Recapitalization is essential for Italy’s banks to deal with the NPLs that are at the root of this crisis. Despite private-sector appetite for Italian bad debt, the gulf between buyer and seller expectations has become unbridgeable. Many banks have provisioned for their bad debts at around 45 cents on the euro; buyers are not willing to pay much above 20 cents in many cases.

“The NPL sales market has ceased to function,” says one bad debt specialist at a dedicated NPL fund in Italy. “Banks believe they have marked NPLs to where recovery will happen in, say, four years’ time. If they are pushed to sell now, they cannot bear the loss as it will wipe out the entirety of their capital. There have been some situations in the last three months where banks have refused binding offers from private buyers as it would have simply wiped out their capital.”

The Texas ratio, a measure of bad loans as a proportion of capital reserves, illustrates the problem the banks face. A ratio of more than 100% indicates that action on capital is urgently needed. MPS has a Texas ratio of 145%. Intesa Sanpaolo has a ratio of 85%, UniCredit 95%, Banco Popolare 135% and UBI Banca 110%.

As the standoff between Renzi and the EU continued, NPL sales in Italy ground to a halt. “All the confusion about government intervention is creating the hope at the banks that they can achieve higher prices,” says the asset manager. “This makes the banks even more reluctant to sell.”

Opposition

In early July, Citi analysts reckoned an outright suspension of bail-in rules was unlikely as it would represent a blow to the new EBRD regime and would be strongly opposed by Germany. They believed any intervention will be small and limited to a few banks. The need to recapitalize the banks is, however, acute. They cannot deal with their NPLs if it wipes out their capital reserves.

“Italy has never taken this thing seriously,” grumbles one investor. “They have always been saying the system was solid. It is very bad for Europe if Italy can walk away from the situation without bail-in.”

It is of critical importance for Renzi that recapitalization can be agreed for banks before they risk entering resolution. Under BRRD extraordinary public support is only allowed when a bank is failing or likely to fail, so it automatically triggers resolution. It can also only take place after 8% of capital has been bailed in. However, if a capital injection takes place outside resolution, senior debt is not bailed in.

There is, however, one way around this problem. “Where support is limited to injections necessary for capital shortfalls identified in stress tests, it may be possible [to inject state support] without breaching BRRD,” one lawyer tells Euromoney. “If public financial support is only temporary and is justified to preserve financial stability generally then this will not trigger bail-in of senior lenders to the bank.” Under Article 32 of BRRD “an injection of own funds…is permitted to remedy a serious disturbance in the economy of a member state”.

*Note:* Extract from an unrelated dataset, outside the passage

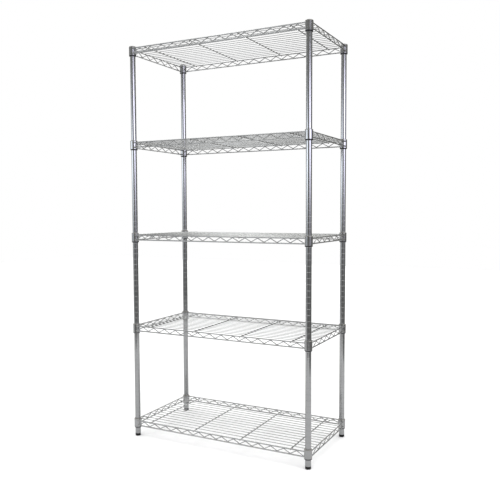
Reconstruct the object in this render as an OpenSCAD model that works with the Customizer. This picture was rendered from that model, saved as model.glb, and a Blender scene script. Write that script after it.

This ‘serious disturbance’ option could be justifiable as a response to the EBA stress tests. “The serious disturbance route is the most likely, and possibly the only, avenue by which to do this,” says one senior banker. Many expected this route to have been taken by MPS if the private-sector deal had not been possible.

In the event, a two-stage private-sector solution was agreed. Firstly, the €9.2 billion worth of bad loans that the ECB has demanded the bank dispose of will be moved off balance sheet into a separate special purpose vehicle. 

The SPV will then securitize the loans by issuing around €6 billion senior notes, covered by the government guarantee liquidity support programme, a €1.6 billion mezzanine tranche to be taken by rescue fund Atlante and a €1.6 billion junior tranche. The loans are being sold into the securitization at around 27c on the euro.

“Given that Atlante has just over €1.75 billion of remaining funds means its purchase of the mezzanine notes from MPS will exhaust the majority of its funds,” says Berenberg’s Mullany. A second fund, Atlante II, has therefore been mooted, which could be as much as €5 billion to €6 billion in size. The suggestion that funds for this could come via Cassa Depositi e Prestiti together with private-sector funds is ambitious.

“CDP sits on €130 billion of assets but it is shadow regulated by the Bank of Italy,” points out one senior banker in Italy. “There are clear rules about the quantum of risk that it can take on – it can’t take equity positions that are disproportionate. It could maybe put €500 million in but it can’t put €1 billion in,” he insists.

After the NPLs have been moved off-balance sheet the bank will launch a capital increase to be underwritten by JPMorgan and Mediobanca together with Goldman Sachs, Santander, Citi, Credit Suisse, Deutsche Bank and BAML, who have signed pre-underwriting agreements. That deal, which will be extremely dilutive, is expected before the end of the year.

“Rights issues are very binary – either they work or they don’t,” points out the banker – a fact that was amply demonstrated by Atlante having to step in on the sales of Banca Popolare de Vicenza and Veneto Banca. “Even if the state guaranteed the entire capital increase [for MPS] there is still the chance that take up might be zero,” he reckons. “Then they would have to nationalize the bank.”

Relief

There is huge relief that this private-sector deal enables Italy to dodge the prospect of a standoff with the EU over state support for now. But it is far from a done deal. “Given the number of approvals and external factors necessary for the transaction to complete, we see no room for error,” says Mullany. “As the equity underwriting is dependent on the successful disposal of the NPLs this seems the key swing factor and the key factor to be watched,” he warns.

MPS has, astonishingly, received a waiver from the ECB on the impact of this transaction on its internal models. It has avoided breaching BRRD but any deal that relies on a securitization of NPLs for which the senior notes are government guaranteed and the mezzanine notes are sold to a state-supported rescue fund is arguably just state support by another name. It is a temporary sticking plaster that illustrates how desperately European banks need to avoid bailing-in their investors. 

As one Italian NPL specialist rather ruefully observes: “It is fine if you are going to bail-in investors – but you need do it after you have cleaned up the banking system, not before.”